Does it not make one ponder the likelihood that perhaps 474 million dollars was too much debt to incur in the first place by Cal in order to have a first-rate facility on-campus with which to recruit the best athletes for their program? Is that truly not “good enough” to host the BIG GAME? I have always enjoyed the high caliber of football played by Stanford and Cal within athletic programs which ostensibly had not “sold out” to the money which comes with athletic success to the detriment of fundamental academic charters. I long believed that we fans were still seeing STUDENT/athletes on the field. Now I fear that many major college and university programs are in the process of “selling-out” not only their loyal fans, but their academic missions as well.

Here Are the Indicators:

1. The aforementioned news article.

2. Huge athletic department budgets and bulging salaries for the head football coach which dwarf the academic salaries of even the most prolific faculty scholars. Although extremely well-paid, many coaches are ready to jump-ship after a brief tenure for a larger salary and a “better opportunity” at another school. This has become more than merely “professional advancement,” all at the expense of academic integrity.

3. I question the dedication of many big-time programs to the concept of true STUDENT/althetes representing their schools. I hear of too many ridiculously low graduation rates among basketball and football athletes that convey the taint of big-time, money-based college athletics. Many colleges and universities have become athletic farm systems for the NBA and the NFL. Like major league baseball, those professional sports should develop their own farm systems. I propose that college athletes be barred from the pros for four calendar years once they first take the field in college – unless they have already gotten their degree. I am tired of seeing two-year athletic wonders leave campus early for lucrative professional offers. I do not begrudge them their professional opportunity; I just do not like the pretense and the hypocrisy that would have us believe that they are in college for an education. I wonder how much studying they really did or even intended to do during those truncated college years of preparation for a pro career. How can schools run meaningful athletic programs while dealing with a revolving door which provides a quick exit to the pros?

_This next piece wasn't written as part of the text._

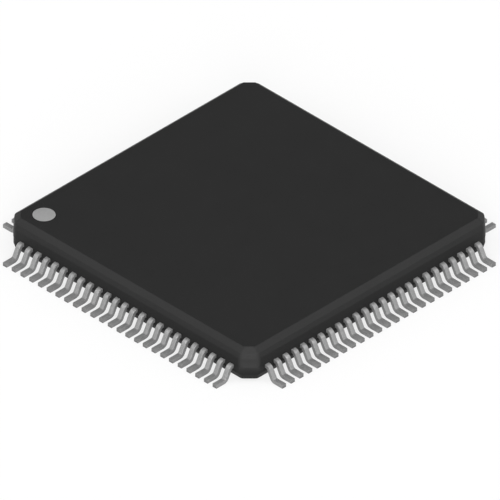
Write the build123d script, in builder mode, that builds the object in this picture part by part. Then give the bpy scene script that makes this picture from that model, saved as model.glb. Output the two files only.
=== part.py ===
from build123d import *

import os
from math import atan2, sqrt, tan

# A 100-lead quad flat pack. The origin is the middle of the seating plane, which the
# feet of the leads rest on, and +Z is up. Pin 1 is at the -X, +Y corner, and the pins
# count anticlockwise seen from above. All sizes are in millimetres.

# Leads, outside the body
leads_on_side = 25
lead_pitch = 0.5
lead_width = 0.22
lead_thickness = 0.17
lead_above_lower_band = 0.157
lead_stub = 0.03
lead_outer_radius = 0.27
lead_slope_run = 0.285
lead_foot_length = 0.46
leads_in_node = 5

# Moulded body, from the seating plane up
wall_past_last_lead = 1.0
body_standoff = 0.15
lower_band_height = 0.243
lower_band_inset = 0.08
wall_height = 0.763
upper_band_height = 0.244
upper_band_inset = 0.045
rim_height = 0.2
rim_run = 0.25
corner_cut = 0.5
corner_round = 0.3
smallest_round = 0.02

# Pin 1 mark, a disc let into the top face
mark_diameter = 1.0
mark_depth = 0.05
mark_from_wall = 1.125

# Paddle under the die, and its tie bars
paddle_size = 7.8
paddle_downset = 0.15
tie_bar_width = 0.24
tie_bar_step_start = 0.3
tie_bar_step_run = 0.2
tie_bar_cover = 0.4

# Fingers, the inner ends of the leads
finger_tip_gap = 0.4
finger_tip_width = 0.15
last_tip_from_corner = 0.7

# Die, the bonded layer under it, and the bond wires
die_size = 5.2
die_thickness = 0.28
attach_margin = 0.1
attach_thickness = 0.03
pad_from_die_edge = 0.1
last_pad_from_corner = 0.22
wire_width = 0.025
wire_loop_height = 0.2
wire_landing = 0.25

# Heights that follow from the sizes above
wall_bottom = body_standoff + lower_band_height
wall_top = wall_bottom + wall_height
rim_bottom = wall_top + upper_band_height
body_top = rim_bottom + rim_height
lead_bottom = wall_bottom + lead_above_lower_band
lead_top = lead_bottom + lead_thickness
paddle_bottom = lead_bottom - paddle_downset
paddle_top = paddle_bottom + lead_thickness
die_top = paddle_top + attach_thickness + die_thickness
wire_top = die_top + wire_loop_height

# Distances from the middle, and pitches, that follow from the sizes above
half_body = (leads_on_side - 1) / 2 * lead_pitch + wall_past_last_lead
finger_tip = paddle_size / 2 + finger_tip_gap
pad_line = die_size / 2 - pad_from_die_edge
landing_line = finger_tip + wire_landing
tip_pitch = 2 * (finger_tip - last_tip_from_corner) / (leads_on_side - 1)
pad_pitch = 2 * (pad_line - last_pad_from_corner) / (leads_on_side - 1)
landing_pitch = tip_pitch + (lead_pitch - tip_pitch) * wire_landing / (half_body - finger_tip)


def along(place, pitch):
    """How far one of a side's leads stands from the middle of the side, at a pitch."""
    return (place - (leads_on_side - 1) / 2) * pitch


def side_plane(side, height=0.0):
    """A level plane with X out of a side of the body and Y along its pins."""
    return Plane.XY.rotated((0, 0, 180 + 90 * side)).offset(height)


def upright_plane(turn, across=0.0):
    """An upright plane with X level, at a turn about the middle, and Y straight up."""
    level = Plane.XY.rotated((0, 0, turn))
    return Plane(level.from_local_coords((0, across, 0)), x_dir=level.x_dir, z_dir=-level.y_dir)


os.makedirs("parts", exist_ok=True)

# Paddle and tie bars, one stamping, set down below the level of the leads
bar_step = sqrt(2) * paddle_size / 2 + tie_bar_step_start
bar_end = (2 * half_body - corner_cut) / sqrt(2) - tie_bar_cover
bar_underside = [
    (0, paddle_bottom),
    (bar_step, paddle_bottom),
    (bar_step + tie_bar_step_run, lead_bottom),
    (bar_end, lead_bottom),
]
bar_upper_side = [(out, height + lead_thickness) for out, height in reversed(bar_underside)]
with BuildPart() as die_paddle:
    with BuildSketch(Plane.XY.offset(paddle_bottom)):
        Rectangle(paddle_size, paddle_size)
    extrude(amount=lead_thickness)
    for corner in range(4):
        with BuildSketch(upright_plane(45 + 90 * corner)):
            with BuildLine():
                Polyline(*bar_underside, *bar_upper_side, close=True)
            make_face()
        extrude(amount=tie_bar_width / 2, both=True)
die_paddle.part.label = "die_paddle"
export_step(die_paddle.part, "parts/die_paddle.step")

# Layer that bonds the die to the paddle
with BuildPart() as die_attach:
    with BuildSketch(Plane.XY.offset(paddle_top)):
        Rectangle(die_size + 2 * attach_margin, die_size + 2 * attach_margin)
    extrude(amount=attach_thickness)
die_attach.part.label = "die_attach"
export_step(die_attach.part, "parts/die_attach.step")

# Silicon die
with BuildPart() as silicon_die:
    with BuildSketch(Plane.XY.offset(die_top - die_thickness)):
        Rectangle(die_size, die_size)
    extrude(amount=die_thickness)
silicon_die.part.label = "silicon_die"
export_step(silicon_die.part, "parts/silicon_die.step")

# Leads. Seen from the side, each is a strip of one thickness that runs level out of the
# body, turns down and turns level again at the foot, so its two faces bend a little
# apart from the corners of its middle line. Inside the body it narrows to a finger that
# leans in towards the die. A node holds neighbouring leads, each a solid of its own.
slope = atan2(lead_bottom, lead_slope_run)
shoulder = half_body + lead_stub + (lead_outer_radius - lead_thickness / 2) * tan(slope / 2)
heel = shoulder + lead_slope_run
lead_end = heel + shoulder - half_body - lead_stub + lead_foot_length
bend_shift = lead_thickness / 2 * tan(slope / 2)
lead_outline = [
    (half_body, lead_top),
    (shoulder + bend_shift, lead_top),
    (heel + bend_shift, lead_thickness),
    (lead_end, lead_thickness),
    (lead_end, 0),
    (heel - bend_shift, 0),
    (shoulder - bend_shift, lead_bottom),
    (half_body, lead_bottom),
]
lead_nodes = []
for first_pin in range(0, 4 * leads_on_side, leads_in_node):
    with BuildPart() as leads:
        for pin in range(first_pin, first_pin + leads_in_node):
            side, place = divmod(pin, leads_on_side)
            root = along(place, lead_pitch)
            tip = along(place, tip_pitch)
            with BuildSketch(upright_plane(180 + 90 * side, root)) as strip:
                with BuildLine():
                    Polyline(*lead_outline, close=True)
                make_face()
                shoulder_corner = strip.vertices().group_by(Axis.Y)[-1].sort_by(Axis.X)[-1]
                heel_corner = strip.vertices().group_by(Axis.Y)[0].sort_by(Axis.X)[0]
                fillet([shoulder_corner, heel_corner], lead_outer_radius)
            extrude(amount=lead_width / 2, both=True)
            with BuildSketch(side_plane(side, lead_bottom)):
                with BuildLine():
                    Polyline(
                        (half_body, root - lead_width / 2),
                        (half_body, root + lead_width / 2),
                        (finger_tip, tip + finger_tip_width / 2),
                        (finger_tip, tip - finger_tip_width / 2),
                        close=True,
                    )
                make_face()
            extrude(amount=lead_thickness)
    leads.part.label = f"leads_{first_pin + 1}_to_{first_pin + leads_in_node}"
    export_step(leads.part, f"parts/{leads.part.label}.step")
    lead_nodes.append(leads.part)

# Bond wires, one from the die to each finger. All the wires of a side have one outline
# seen along the side, straight up from the die and then down to the fingers, so they are
# a thin folded sheet cut into strips that fan out. The compound parts along that sheet.
wire_drop = (wire_top - lead_top) / (landing_line - pad_line)
wire_outline = [
    (pad_line - wire_width, die_top),
    (pad_line - wire_width, wire_top + wire_drop * wire_width),
    (landing_line, lead_top),
    (landing_line - wire_width / wire_drop, lead_top),
    (pad_line, wire_top - wire_width),
    (pad_line, die_top),
]
wire_nodes = []
wire_sheets = []
for side in range(4):
    with BuildPart() as sheet:
        with BuildSketch(upright_plane(180 + 90 * side)):
            with BuildLine():
                Polyline(*wire_outline, close=True)
            make_face()
        extrude(amount=half_body, both=True)
        edge_wire = along(leads_on_side - 1, 1)
        with BuildSketch(side_plane(side, die_top)) as row:
            with BuildLine():
                Polyline(
                    (pad_line - wire_width, -edge_wire * pad_pitch - wire_width),
                    (landing_line, -edge_wire * landing_pitch - wire_width),
                    (landing_line, edge_wire * landing_pitch + wire_width),
                    (pad_line - wire_width, edge_wire * pad_pitch + wire_width),
                    close=True,
                )
            make_face()
        extrude(amount=wire_loop_height * 2, both=True, mode=Mode.INTERSECT)
    with BuildPart() as wires:
        with BuildSketch(side_plane(side, lead_top)):
            for place in range(leads_on_side):
                with BuildLine():
                    Polyline(
                        (pad_line - wire_width, along(place, pad_pitch) - wire_width / 2),
                        (landing_line, along(place, landing_pitch) - wire_width / 2),
                        (landing_line, along(place, landing_pitch) + wire_width / 2),
                        (pad_line - wire_width, along(place, pad_pitch) + wire_width / 2),
                        close=True,
                    )
                make_face()
        extrude(amount=body_top - lead_top)
        add(sheet.part, mode=Mode.INTERSECT)
    wires.part.label = f"bond_wires_{side * leads_on_side + 1}_to_{(side + 1) * leads_on_side}"
    export_step(wires.part, f"parts/{wires.part.label}.step")
    wire_nodes.append(wires.part)
    wire_sheets.append(sheet.part)

# Pin 1 mark
with BuildPart() as pin_1_mark:
    with BuildSketch(Plane.XY.offset(body_top)):
        with Locations((mark_from_wall - half_body, half_body - mark_from_wall)):
            Circle(mark_diameter / 2)
    extrude(amount=-mark_depth)
pin_1_mark.part.label = "pin_1_mark"
export_step(pin_1_mark.part, "parts/pin_1_mark.step")

# Moulded body, cast round everything that it holds. Its plan is drawn in by an inset at
# each height, and the cut of the corners shrinks so that they come in as far as the sides.
body_plans = [
    (body_standoff, lower_band_inset),
    (wall_bottom, 0),
    (wall_top, 0),
    (rim_bottom, upper_band_inset),
    (body_top, upper_band_inset + rim_run),
]
with BuildPart() as moulded_body:
    for height, inset in body_plans:
        with BuildSketch(Plane.XY.offset(height)) as plan:
            Rectangle(2 * (half_body - inset), 2 * (half_body - inset))
            chamfer(plan.vertices(), corner_cut - (2 - sqrt(2)) * inset)
            fillet(plan.vertices(), max(corner_round - inset, smallest_round))
    loft(ruled=True)
    die_stack = [die_paddle.part, die_attach.part, silicon_die.part]
    add([pin_1_mark.part, *die_stack, *lead_nodes, *wire_sheets], mode=Mode.SUBTRACT)
moulded_body.part.label = "moulded_body"
export_step(moulded_body.part, "parts/moulded_body.step")
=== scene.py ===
import math

import bmesh
import bpy
from mathutils import Matrix, Vector


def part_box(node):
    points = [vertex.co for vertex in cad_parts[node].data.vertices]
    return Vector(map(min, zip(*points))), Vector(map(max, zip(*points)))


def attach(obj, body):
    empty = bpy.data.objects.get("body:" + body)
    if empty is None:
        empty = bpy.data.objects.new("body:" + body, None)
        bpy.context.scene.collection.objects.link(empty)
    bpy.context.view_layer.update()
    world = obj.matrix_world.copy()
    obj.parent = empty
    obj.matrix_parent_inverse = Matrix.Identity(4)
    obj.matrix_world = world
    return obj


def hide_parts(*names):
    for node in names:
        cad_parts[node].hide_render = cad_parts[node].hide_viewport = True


bl_info = {
    "name": "Quad flat pack chip",
    "version": (1, 0, 0),
    "blender": (4, 5, 0),
    "location": "3D View > Sidebar > Chip",
    "description": "Dresses a packed quad flat pack: body, pin 1 mark, leads and the parts inside",
    "category": "Object",
}

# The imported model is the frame. Its origin is the middle of the seating plane, +Z is up, and
# pin 1 is at the -X, +Y corner. Blender's lengths are metres. The meshes and the places in the
# materials are worked out in millimetres, because a few of Blender's mesh tools lose their way
# in very small numbers.
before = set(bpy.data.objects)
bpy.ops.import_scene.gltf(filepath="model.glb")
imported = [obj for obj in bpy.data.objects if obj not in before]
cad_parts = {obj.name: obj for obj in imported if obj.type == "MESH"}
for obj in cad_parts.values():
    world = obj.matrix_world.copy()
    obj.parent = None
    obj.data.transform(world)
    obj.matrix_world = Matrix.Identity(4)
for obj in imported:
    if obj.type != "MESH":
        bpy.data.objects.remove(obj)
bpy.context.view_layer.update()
body_low, body_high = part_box("moulded_body")
mark_low, mark_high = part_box("pin_1_mark")
first_leads_low, first_leads_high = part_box("leads_1_to_5")
die_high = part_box("silicon_die")[1]

METRE = 1000
HALF_BODY = body_high.x * METRE
BODY_BOTTOM, BODY_TOP = body_low.z * METRE, body_high.z * METRE
MARK_MIDDLE = (mark_low + mark_high) / 2 * METRE
MARK_RADIUS = (mark_high.x - mark_low.x) / 2 * METRE
LEAD_TOP = first_leads_high.z * METRE
LEAD_TIP, LEAD_END = -first_leads_high.x * METRE, -first_leads_low.x * METRE
HALF_DIE, DIE_TOP = die_high.x * METRE, die_high.z * METRE
SIDES = 4

LEAD_NODES = sorted(
    (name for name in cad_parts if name.startswith("leads_")),
    key=lambda name: int(name.split("_")[1]),
)
WIRE_NODES = sorted(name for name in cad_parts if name.startswith("bond_wires_"))

# How many steps each curve is drawn in
CIRCLE_STEPS = 64
CORNER_STEPS = 6
EDGE_STEPS = 4
BEND_STEPS = 8
STRIP_EDGE_STEPS = 3
TOE_STEPS = 3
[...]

4. The ridiculous scheduling of games, not for the convenience and enjoyment of athletes and the fans who buy expensive tickets to attend, but for the almighty TV dollar.

As an alumnus of Stanford University and a follower of Stanford football since 1960, I have witnessed the virtual extinction of the long-traditional Saturday afternoon games at Stanford Stadium. I fondly recall the sun-drenched tailgates which began in the morning under the eucalyptus trees surrounding the stadium and the building anticipation of the 2:00 kickoffs. I recall the slanting rays of the late afternoon sun over the edge of the stadium glinting off the band instruments across the way, the whole scene backed by the bright red and white sea of the Stanford student section. I fear I will not see this wonderful sight very often again because games are now often scheduled for 5:00, even 7:00 for the TV minions.

Often the ticket purchaser has to put up with TBD game times – for the scheduling benefit of the networks, of course. I am willing to bet the TBD flexibility is more than a scheduling convenience for the networks; I believe as the season unfolds, they pick and choose winning teams to televise prime-time so as to maximize their viewer-base….and their profit, of course. The implied message to the fans faced with TBD: “Just deal with it, folks!”

In the early years, the rare, nationally televised game at Stanford Stadium meant a meaningful contest was about to be played; there was an air of excitement on campus. For a long time now, that excitement has faded into the numbing realization that television means a long, drawn-out game with action on the field constantly being held during countless, long television commercials. “Just deal with it, folks!”

5. My little grandson Matthew (age 6) has been a huge Stanford fan with a fascination for Stanford’s recent, great quarterback Andrew Luck  (Grandpa has something to do with that!). I promised him I would take him to his first Stanford game this year, but I want him to experience Stanford football as it used to be, as it should be. The ticket prices today are very high, and sitting under lights at 9 pm with my grandson on a cool October evening is not what I had in mind. It is a shame that these games are not even conducive to a youngster’s proper bedtime!

Is Anyone in Charge Listening to Us, the Fans?

“You Are Running toward the Wrong Goal!”